- Drew Thomas, Paul Kostabi, Nathan Aguilar, Walter Schreifels

Background information
- Origin: New York City, United States
- Genres: hard rock, post-hardcore, alternative rock
- Years active: 2013–present
- Labels: Thrill Me! Records, Velvet Elk Records, Dine Alone Records
- Members: Walter Schreifels Nathan Aguilar Paul Kostabi Drew Thomas
- Website: deadheavens.com

= Dead Heavens =

American rock band

Dead Heavens is an American rock band consisting of vocalist/guitarist Walter Schreifels (Gorilla Biscuits, Quicksand, Rival Schools), guitarist Paul Kostabi (Youth Gone Mad, White Zombie), bass guitarist Nathan Aguilar (Cults), and drummer Drew Thomas (Youth of Today, Into Another, Bold). Their sound is an amalgamation of many genres, drawn from the members' previous work in hardcore punk, post-hardcore, alternative rock, and indie rock, as well as their collective interest in classic rock, stoner rock, blues rock, and psychedelic rock. Their name was inspired by the 1972 counterculture film An American Hippie in Israel.

==History==
Dead Heavens initially began on Schreifels' 2013 solo tour, which featured Aguilar and Thomas as his backing band. Upon returning from the tour, Aguilar introduced Schreifels and Thomas to Paul Kostabi, the owner of Thunderdome Studios. It was at this studio where the four musicians started jamming and recording ideas together, with Kostabi's massive collection of 70s recording reels from the likes of James Gang, Black Sabbath, and Jimi Hendrix playing in between takes for inspiration.
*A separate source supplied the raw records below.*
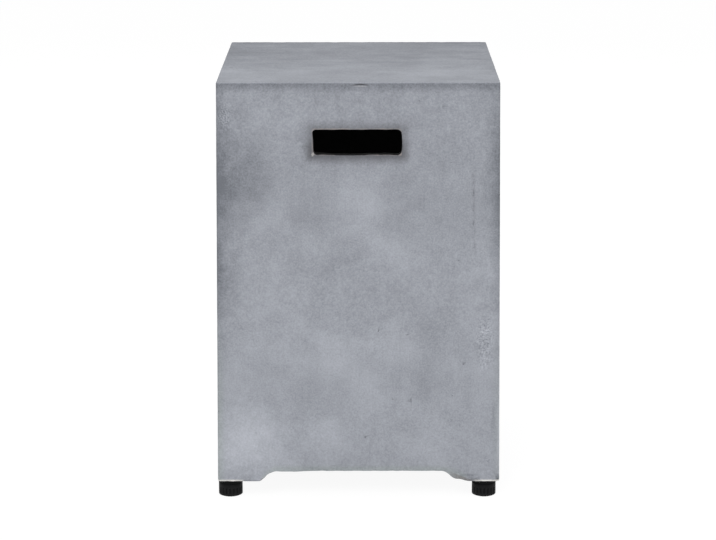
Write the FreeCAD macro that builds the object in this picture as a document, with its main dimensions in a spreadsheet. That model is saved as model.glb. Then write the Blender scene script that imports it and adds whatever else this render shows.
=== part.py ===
import FreeCAD, Part
import math
import os

import Sketcher

# Cover table for an upright gas cylinder: one cast fibre-cement shell, open below, that stands on four
# screw-adjusted levelling feet.
# The frame has its origin on the floor under the middle of the table, +Z up, and the front on the -Y side.
# Lengths are in millimetres.

# Driving sizes: alias, value and meaning.
SHELL_SIZES = [
    ("base_width", 406.4, "outer width of the shell at its bottom edge"),
    ("base_depth", 406.4, "outer depth of the shell at its bottom edge"),
    ("shell_height", 581.0, "from the shell's bottom edge to the table top"),
    ("wall_lean", 5.6, "how far each wall leans in from its bottom edge to the table top"),
    ("wall", 14.0, "thickness of the four walls"),
    ("roof", 18.0, "thickness of the table top"),
    ("corner_round", 3.0, "outer radius of the four upright corners"),
    ("rim_round", 2.0, "outer radius round the table top"),
    ("cavity_round", 10.0, "inner radius of the four upright corners"),
    ("roof_round", 9.0, "inner radius where the walls meet the table top"),
]
SLOT_SIZES = [
    ("slot_width", 124.0, "hand slot, across"),
    ("slot_height", 36.0, "hand slot, up and down"),
    ("slot_drop", 66.5, "from the table top down to the hand slot's upper edge"),
    ("slot_round", 5.0, "corner radius of the hand slot"),
    ("slot_lip", 1.0, "radius of the hand slot's outer lip"),
]
ARCH_SIZES = [
    ("arch_rise", 15.5, "height of the arch in each wall's bottom edge"),
    ("arch_sink", 1.0, "how far under the bottom edge the arch's two end curves level out"),
    ("left_toe", 56.5, "from the shell's left side to the end of the arch's left curve"),
    ("left_run", 28.0, "width of the arch's left curve"),
    ("left_crown", 24.0, "upper radius of the arch's left curve"),
    ("right_toe", 31.0, "from the shell's right side to the end of the arch's right curve"),
    ("right_run", 54.0, "width of the arch's right curve"),
    ("right_crown", 16.0, "upper radius of the arch's right curve"),
]
SOCKET_SIZES = [
    ("foot_inset", 19.5, "from the outer faces at the bottom edge to a foot's axis"),
    ("foot_shift", 2.0, "how far the four sockets were cast to the left of centre"),
    ("socket_wall", 15.5, "concrete beside an insert's flange, towards the cavity"),
    ("socket_roof", 24.0, "concrete above a socket, up to the top of its corner block"),
    ("block_slope", 12.0, "bevel along the top of a corner block"),
    ("thread_clearance", 0.05, "round the bolt's shank inside the threaded insert"),
    ("insert_length", 25.0, "threaded insert, overall"),
    ("insert_wall", 1.95, "threaded insert's wall, from its bore to its barrel"),
    ("flange_step", 3.0, "how far the insert's lower flange stands out from its barrel"),
    ("flange_thickness", 1.6, "insert's lower flange"),
    ("anchor_step", 2.0, "how far the insert's upper anchor ring stands out from its barrel"),
    ("anchor_thickness", 2.5, "insert's upper anchor ring"),
    ("bolt_end_room", 4.0, "free depth past the bolt's tip in its socket"),
    ("bolt_hole_room", 1.0, "round the bolt's shank past the insert"),
]
BOLT_SIZES = [
    ("bolt_diameter", 8.0, "levelling bolt's shank"),
    ("bolt_length", 50.0, "levelling bolt, under its head"),
    ("bolt_bevel", 0.9, "bevel at the levelling bolt's tip"),
    ("head_width", 13.0, "levelling bolt's hexagon head, across flats"),
    ("head_height", 5.3, "levelling bolt's head"),
    ("head_gap", 0.2, "between the bolt's head and the pad"),
    ("head_clearance", 0.1, "round the bolt's head and shank inside the foot"),
]
FOOT_SIZES = [
    ("foot_height", 25.0, "from the floor to the shell's bottom edge"),
    ("seat_gap", 0.5, "between the foot's top and the shell's bottom edge"),
    ("foot_rim", 2.25, "foot's wall round its recess"),
    ("foot_bevel", 0.8, "bevel at the foot's upper and lower edges"),
    ("hub_wall", 1.9, "foot's wall between the bolt's head and the swivel groove"),
    ("flange_height", 4.0, "plain band at the top of the foot"),
    ("neck_height", 1.6, "groove under that band"),
    ("neck_depth", 1.1, "depth of that groove"),
    ("flute_start", 4.0, "from the floor to the lower end of the grip flutes"),
    ("flute_length", 9.5, "grip flute, up and down"),
    ("flute_radius", 1.6, "radius of a grip flute"),
    ("flute_depth", 0.9, "depth of a grip flute"),
    ("flute_count", 20.0, "grip flutes round the foot"),
]
PAD_SIZES = [
    ("pad_thickness", 3.5, "swivel pad's disc"),
    ("pad_proud", 1.0, "how far the pad stands out under the foot"),
    ("pad_bevel", 0.4, "bevel at the pad's lower edge"),
    ("pad_rim", 2.5, "pad's disc outside its swivel ring"),
    ("pad_room", 0.5, "round the pad inside the foot's recess"),
    ("ring_thickness", 2.4, "swivel ring's wall"),
    ("ring_height", 2.6, "swivel ring, above the pad's disc"),
    ("ring_room", 0.4, "above the swivel ring in its groove"),
    ("swivel_clearance", 0.08, "round the swivel ring, inside and outside"),
]
SIZES = SHELL_SIZES + SLOT_SIZES + ARCH_SIZES + SOCKET_SIZES + BOLT_SIZES + FOOT_SIZES + PAD_SIZES

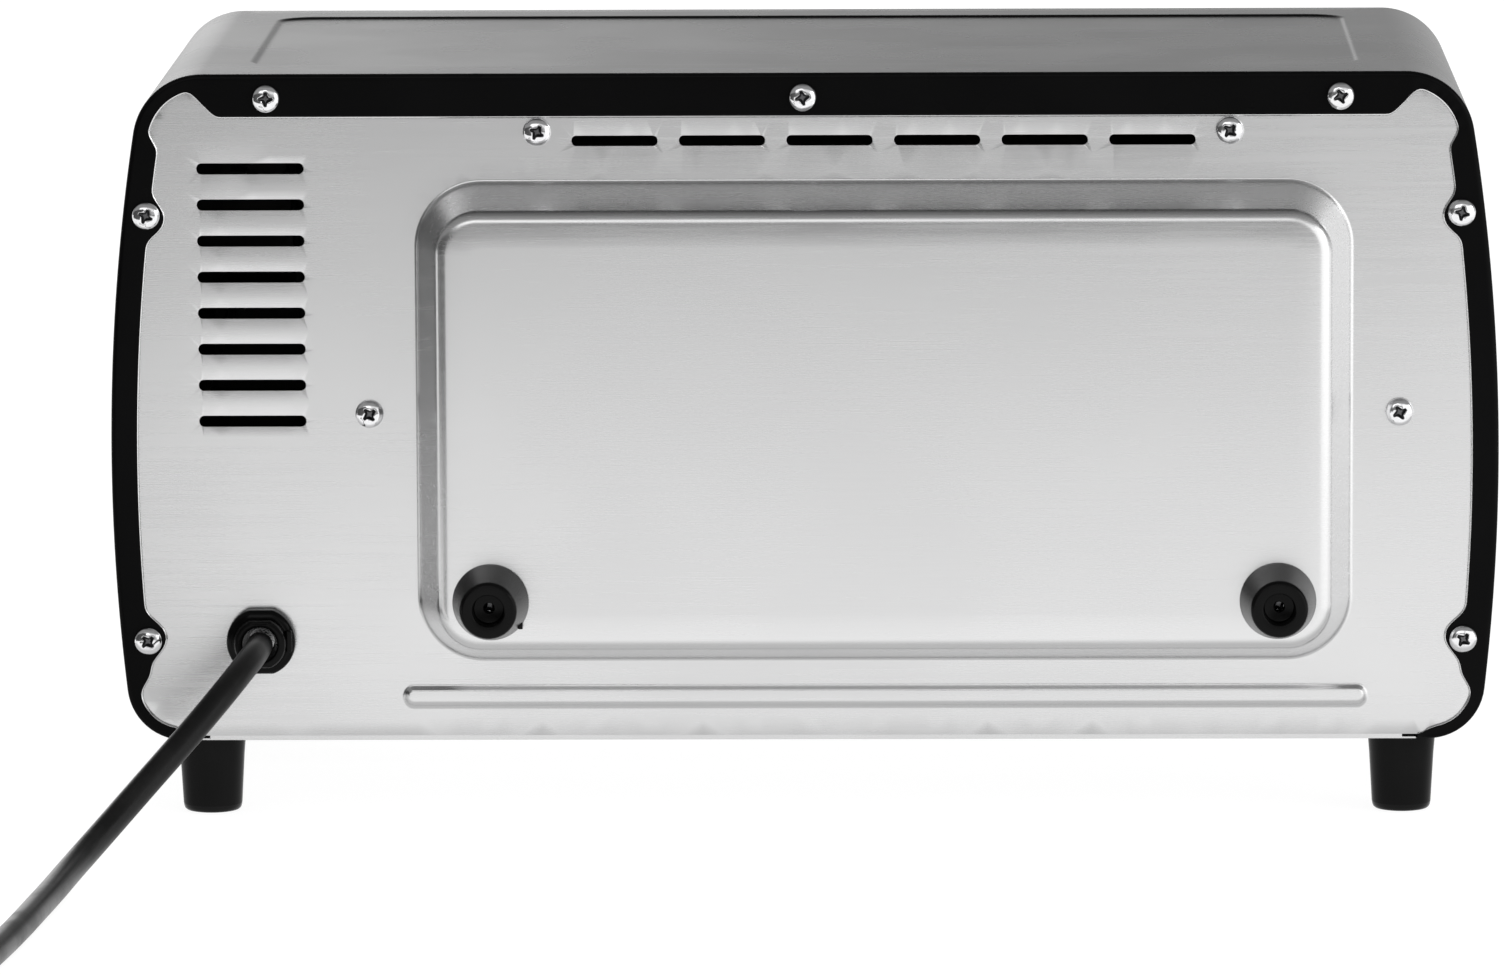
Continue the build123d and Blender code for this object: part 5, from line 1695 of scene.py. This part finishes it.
        field_edge, bead_edge = self.field_loop(rows[0][0]), self.bead_loop(bead[0][0])
        draft.fill([OUTLINE.loop(self.inset), field_edge, bead_edge, *edges], lift(0.0), self.grid)
        draft.skin([[lift(height)(x, z) for x, z in self.field_loop(inset)] for inset, height in rows])
        draft.fill([self.field_loop(rows[-1][0])], crown, self.grid)
        draft.skin([[lift(height)(x, z) for x, z in self.bead_loop(inset)] for inset, height in bead])
        draft.fill([self.bead_loop(bead[-1][0])], lift(bead[-1][1]))
        mesh = draft.mesh("rear_plate", inside=Vector((0, -2000, 100)), sharp=60)
        place_piece("rear_plate", mesh, [PANEL_STEEL, RAW_EDGE], "housing", ["back_panel"],
                    sheet=SHEET)


# ================================================================ screws, bumpers, feet
@dataclass
class PanScrews:
    """One group of cross-recessed pan-head screws that share a piece."""

    body: str
    node: str
    places: Sequence[Matrix]
    head: float = 4.0
    tall: float = 2.4
    shank: float = 1.9
    length: float = 7.0
    turn: float = 0.4

    def dome(self, reach: float) -> float:
        """Height of the head at a distance from its middle."""
        share = min(1.0, reach / self.head)
        return 0.35 + (self.tall - 0.35) * (1 - share ** 2.7) ** (1 / 2.2)

    def cross(self, scale: float, turn: float) -> list[Flat]:
        """Outline of the driver recess.

        Args:
            scale: Size against the real recess.
            turn: Angle of the cross in radians.

        Returns:
            The points of the outline.
        """
        arm, half = 2.05 * scale, 0.52 * scale
        heart = 0.92 * scale
        quarter = [(arm, -half * 0.75), (arm + 0.12, 0), (arm, half * 0.75), (heart + 0.25, half),
                   (heart, heart)]
        points = []
        for k in range(4):
            angle = turn + k * QUARTER
            cos, sin = math.cos(angle), math.sin(angle)
            points += [(x * cos - y * sin, x * sin + y * cos) for x, y in quarter]
        return points

    def one(self, draft: Draft, place: Matrix, turn: float) -> None:
        """Draws one screw, its axis along the frame's Z and its seat at 0.

        Args:
            draft: Drawing of the group.
            place: Frame of the screw.
            turn: Angle of its recess in radians.
        """

        def put(x: float, y: float, z: float) -> Point:
            """Places a point of the screw."""
            return tuple(place @ Vector((x, y, z)))

        def under(x: float, y: float, drop: float = 0.0) -> Point:
            """Places a point on the head's surface, or a little under it."""
            return put(x, y, self.dome(math.hypot(x, y)) - drop)

        shares = (0.997, 0.985, 0.96, 0.92, 0.87, 0.81, 0.74, 0.68)
        rim = [(self.head - 0.15, 0.0), (self.head, 0.12)]
        rim += [(self.head * r, self.dome(self.head * r)) for r in shares]
        turns = [FULL_TURN * i / 40 for i in range(40)]
        draft.skin([[put(r * math.cos(a), r * math.sin(a), z) for a in turns] for r, z in rim])
        inner = circle((0, 0), rim[-1][0], 40)
        lip, wall, deep = self.cross(1.06, turn), self.cross(0.98, turn), self.cross(0.4, turn)
        draft.fill([inner, lip], under, 0.45)
        draft.skin([[under(x, y) for x, y in lip], [under(x, y, 0.07) for x, y in wall]])
        # The recess walls and floor take slot 1, the dark steel that paints shade into the recess.
        draft.slot = 1
        draft.skin([[under(x, y, 0.07) for x, y in wall],
                    [put(x, y, self.tall - 0.95) for x, y in self.cross(0.74, turn)],
                    [put(x, y, self.tall - 1.5) for x, y in deep]])
        draft.fill([deep], lambda x, y: put(x, y, self.tall - 1.5))
        draft.slot = 0
        thread = [(self.head - 0.15, 0.0), (self.shank, 0.0), (self.shank, -1.0)]
        steps = int((self.length - 1.5) / 0.5)
        thread += [(self.shank - (0.28 if i % 2 else 0.0), -1.0 - 0.5 * i) for i in range(steps)]
        thread += [(self.shank - 0.3, -self.length + 0.4), (0, -self.length)]
        draft.lathe(thread, place, 20)

    def build(self) -> None:
        """Makes the group, each recess turned its own way."""
        draft = Draft()
        for i, place in enumerate(self.places):
            self.one(draft, place, self.turn + 1.37 * i)
        name = f"{self.node}_set"
        mesh = draft.mesh(name, sharp=38)
        place_piece(name, mesh, [CHROME, RECESS_PAINTED_SHADE], self.body, [self.node])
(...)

In early 2014, the quartet began playing live shows as Walter Schreifels Band, mixing some of Schreifels' previous bands' songs along with new blues-inspired jams. Over the course of the year, now featuring heavier dual guitar leads, they transitioned from a solo project into a fully collaborative group effort. In October, they began using the name Walter Schreifels and the Dead Heavens, eventually shortening it to Dead Heavens as of February 2015, at which point they were performing with a full set of new material.

Between 2015 and 2017, the band toured the US numerous times and put out four singles on different labels, culminating with the release of their first full-length album, Whatever Witch You Are. While not officially disbanded, Dead Heavens has been on hiatus since the reformation of Quicksand in mid-2017.

==Members==
Nathan Aguilar – bass guitar

Paul Kostabi – guitar

Walter Schreifels – vocals, guitar

Drew Thomas – drums

==Discography==
"History in My Hands"/"36 Chambers" (7", Thrill Me! Records, 17 February 2015)

"Adderall Highway"/"Hyacinth" (7", Velvet Elk Records, 25 September 2015)

"Feel Low"/"I'm So Green" (7", Thrill Me! Records, 12 February 2016)

"Away from the Speed"/"Isn't Wrong" (7"/cassette, Dine Alone Records, 16 June 2017)

Whatever Witch You Are (LP/CD/cassette/8-track, Dine Alone Records, 23 June 2017)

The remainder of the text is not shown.